Change or face extinction, Episcopal church urged

PAWLEYS ISLAND, S.C. — The Episcopal church in America faces extinction unless it changes policies that some find too liberal, a leader of the dissident Anglican Mission in America said during the group's first conference last week.

"The choice is slow death, like the dinosaurs, or deep change," Bishop Charles Murphy said. He noted a sharp decrease in membership of many mainline denominations during the past three decades.

The Anglican Mission was formed by those unhappy with some policies of the Episcopal Church, including those that allowed local dioceses to ordain sexually active homosexuals or to hold commitment ceremonies for gay couples.

Murphy's consecration as a bishop last year itself was controversial. The rector emeritus of All Saints Episcopal Church on Pawleys Island, he was made a missionary bishop of the Province of the Anglican Church in Rwanda. Another Episcopal clergyman, John. H. Rodgers of Pennsylvania, was made a missionary bishop for the Province of Southeast Asia.

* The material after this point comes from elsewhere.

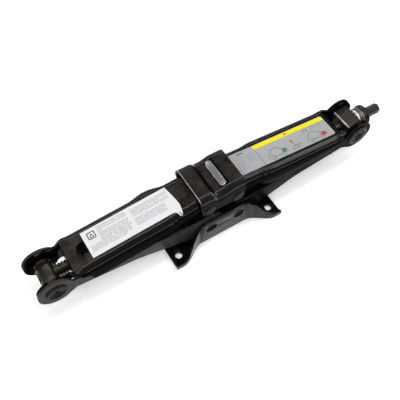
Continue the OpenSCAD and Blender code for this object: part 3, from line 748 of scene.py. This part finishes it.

Whether more missionary bishops are consecrated and sent to the United States could depend in part on what happens at a March meeting in North Carolina of Anglican bishops from around the world, Murphy said. The primates of the 38 national branches of the 77 million-member Anglican Communion, which includes the Episcopal Church, will consider a proposal to discipline any branch whose policies "exceed the limits of Anglican diversity."